I came by this question, saw the accepted answer and the hint, and it still took me some time to solve. In favor of future readers, I'm writing the entire answer here below.

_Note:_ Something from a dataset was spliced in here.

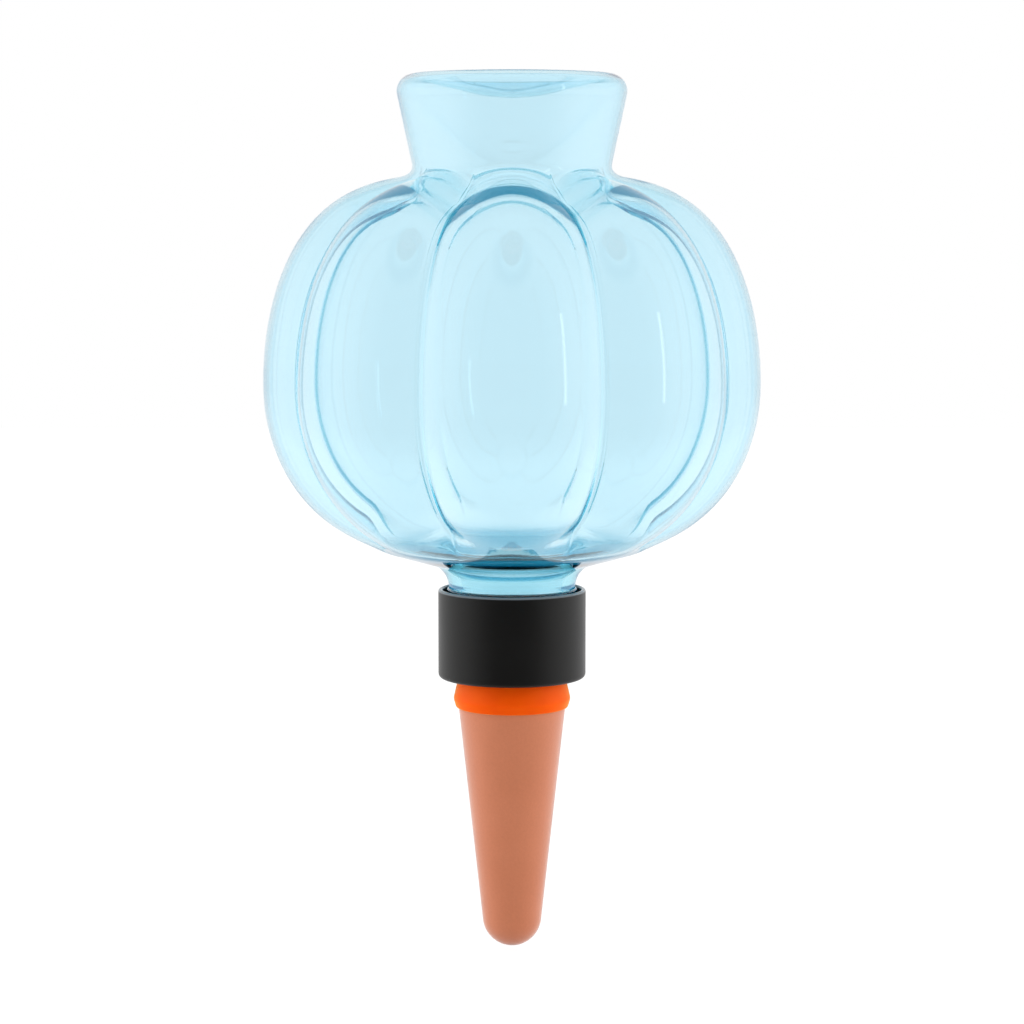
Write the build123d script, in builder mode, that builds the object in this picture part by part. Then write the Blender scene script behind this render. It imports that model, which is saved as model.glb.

Let $B\sim Bin(n,p)$. As @Alex says, let's look at the expression we want to compute:
$$
\mathbb E\left[ \frac{1}{1+B}\right]=\sum_{k=0}^n \frac{1}{k+1} \binom{n}{k} p^k (1-p)^{n-k}.
$$
Furher, simple algebra reavels the hint @drhab mentioned:
$$\frac1{k+1}\binom{n}{k}=\frac1{n+1}\binom{n+1}{k+1}.$$
Using this, we get
$$
\mathbb E\left[ \frac{1}{1+B}\right]=\frac{1}{n+1}\sum_{k=0}^n \binom{n+1}{k+1} \binom{n}{k} p^k (1-p)^{n-k}.
$$
Multiplying and dividing by $p$,
$$=\frac{1}{p(n+1)}\sum_{k=0}^n \binom{n+1}{k+1} p^{k+1} (1-p)^{n+1-(k+1)}.$$
Setting $j=k+1$, we get
$$=\frac{1}{p(n+1)}\sum_{j=1}^{n+1} \binom{n+1}{j} p^{j} (1-p)^{n+1-j}.$$
Recall that
$$
\sum_{j=0}^{n+1}\Pr(Bin(n+1,p)=j)=\sum_{j=0}^{n+1} \binom{n+1}{j} p^{j} (1-p)^{n+1-j}=1
$$
However, the expression above misses the case for $j=0$. Adding and substracting it,
$$=\frac{1}{p(n+1)}\left(-(1-p)^{n+1}+\underbrace{\sum_{j=0}^{n+1} \binom{n+1}{j} p^{j} (1-p)^{n+1-j}}_{1}\right)=\frac{1}{p(n+1)}\left(1-(1-p)^{n+1}\right).$$